Kitap, Havran’ın hallice ailelerinden birine mensup olan, içine kapanık, kırılgan, sanata ilgisi dünyevi yaşama ilgisinden fazla olan Raif’in, 20’li yaşlarının başında önce istanbul’a sonra da büyük bir tesadüf eseri Berlin’e sürüklenen yaşam öyküsünü, tesadüfen gittiği bir sergide gördüğü bir otoportrenin sahibi Maria Puder’e -pek çok insanın “saplantı” diye tanımlayıp, geçeceği- garip, anlaşılamaz derecede derin, platonik aşkını ve cesaretsizliğin, kararsızlığın insann hayatında nelere sebep olabileceğini anlatıyor…
Bu tarz bir film/kitap önerilerinde normal koşullarda hikayenin sonucuna ait ipuçları vermek pek hoş karşılamasa da “Sabahattin Ali’nin” bu kitabının bir pembe dizi izlercesine sadece “hikayesi” için okunacağına “hiç” ihtimal vermediğim için “bu altın kuralı ihlal ediyorum”

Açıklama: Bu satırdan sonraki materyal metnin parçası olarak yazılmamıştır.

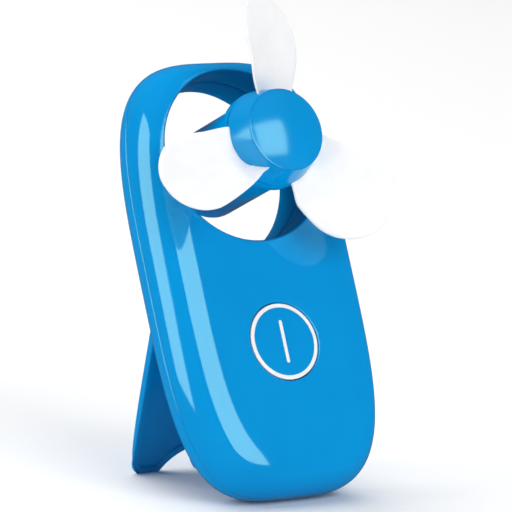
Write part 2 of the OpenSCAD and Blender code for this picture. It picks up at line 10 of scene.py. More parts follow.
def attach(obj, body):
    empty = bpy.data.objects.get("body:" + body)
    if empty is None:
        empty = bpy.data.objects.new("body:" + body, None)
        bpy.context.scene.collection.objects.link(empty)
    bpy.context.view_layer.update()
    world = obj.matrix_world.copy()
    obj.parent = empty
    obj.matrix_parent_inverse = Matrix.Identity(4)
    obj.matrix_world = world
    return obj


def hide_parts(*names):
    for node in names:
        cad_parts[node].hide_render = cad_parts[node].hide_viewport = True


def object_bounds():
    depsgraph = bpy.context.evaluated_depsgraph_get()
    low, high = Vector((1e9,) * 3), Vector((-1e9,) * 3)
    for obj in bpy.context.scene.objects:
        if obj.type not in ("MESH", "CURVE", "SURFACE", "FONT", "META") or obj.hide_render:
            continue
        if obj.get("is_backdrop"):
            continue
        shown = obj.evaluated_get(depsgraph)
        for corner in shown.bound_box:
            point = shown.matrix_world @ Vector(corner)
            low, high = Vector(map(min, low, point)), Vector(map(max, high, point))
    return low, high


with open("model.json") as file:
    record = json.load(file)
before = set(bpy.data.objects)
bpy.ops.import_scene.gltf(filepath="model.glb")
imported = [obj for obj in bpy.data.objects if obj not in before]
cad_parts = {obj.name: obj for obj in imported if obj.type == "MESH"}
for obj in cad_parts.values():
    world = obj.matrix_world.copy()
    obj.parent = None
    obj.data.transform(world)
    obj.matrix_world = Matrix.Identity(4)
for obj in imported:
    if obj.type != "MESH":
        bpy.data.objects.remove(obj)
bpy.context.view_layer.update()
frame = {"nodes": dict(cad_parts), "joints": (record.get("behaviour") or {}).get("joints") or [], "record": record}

# --- Body coordinates -------------------------------------------------------
# Pieces are built in millimetres, upright: X right, Y back, Z up along the body,
# with the mid-plane at Y = 0 and the lowest point of the outline at Z = 0.

JOINTS = {j["name"]: j for j in frame["joints"]}
BACK = Vector(JOINTS["button_press"]["axis"]).normalized()
RIGHT = Vector((1, 0, 0))
ALONG = RIGHT.cross(BACK)
TURN = Matrix((RIGHT, BACK, ALONG)).transposed()


def along_axes(node):
    """Lowest and highest corner of a CAD node along the body's axes, in metres from the row's origin."""
    points = [TURN.transposed() @ v.co for v in frame["nodes"][node].data.vertices]
    low = Vector([min(p[i] for p in points) for i in range(3)])
    high = Vector([max(p[i] for p in points) for i in range(3)])
    return low, high


front_low, front_high = along_axes("front_shell")
_, rear_high = along_axes("rear_shell")
MM = 0.001
ORIGIN = TURN @ Vector(((front_low.x + front_high.x) / 2, (front_low.y + rear_high.y) / 2, front_low.z))
PLACE = Matrix.Translation(ORIGIN) @ TURN.to_4x4() @ Matrix.Scale(MM, 4)
UNPLACE = PLACE.inverted()

HEIGHT = (front_high.z - front_low.z) / MM
WIDTH = (front_high.x - front_low.x) / MM
DEPTH = (rear_high.y - front_low.y) / MM
HALF = DEPTH / 2


def local_points(node):
    return [UNPLACE @ v.co for v in frame["nodes"][node].data.vertices]


def local_box(node):
    points = local_points(node)
    low = Vector([min(p[i] for p in points) for i in range(3)])
    high = Vector([max(p[i] for p in points) for i in range(3)])
    return low, high


def radius_at(node, y, centre_z, reach=0.06):
    """Largest radius of a CAD node round the axis along Y through centre_z, near that y."""
    near = [p for p in local_points(node) if abs(p.y - y) < reach]
    return max(math.hypot(p.x, p.z - centre_z) for p in near)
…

Kitabın ilerleyen bölümlerinde Raif’in aşkına “nihayet” karşılık vermeye karar veren Maria;
“şimdi aramızda noksan olan şeyin ne olduğunu biliyorum.” “bu eksiklik sana değil, bana ait…bende inanmak noksanmış… beni bu kadar çok sevdiğine bir türlü inanamadığım için sana aşık olmadığı zannediyormuşum… bunu şimdi anlıyorum. demek ki, insanlar benden inanmak kabiliyetini almışlar…. ama şimdi inanıyorum… sen beni inandırdın. seni seviyorum. deli gibi değil, gayet aklı başında olarak seviyorum… “
…der ve…ve…ve…devamı kitapta saklı…
Kimi zaman Raif oluruz hayatta kimi zaman Maria..Olur da bulursanız Kürk Mantolu Madonnanızı, çok da saklamayın duygularınızı…
İyi okumalar.
Hayatı ilişkileri bu kadar güzel tarifleyen yazı için teşekkürler. Günümüzün gizemi kaybolmuş ilişkilerini yanında bu güzel hikaye, bu güzel kitap belki umarım insanları bir nebze olsun saf doğal ilişkilere yakınlaştırır. Bu eski tozlanmış mücevheri tekrar bizlere hatırlattığın, bir lümen daha parlamasını, yaşamımızı bir derece daha aydınlatacak ışığını yansıttığın için teşekkürler.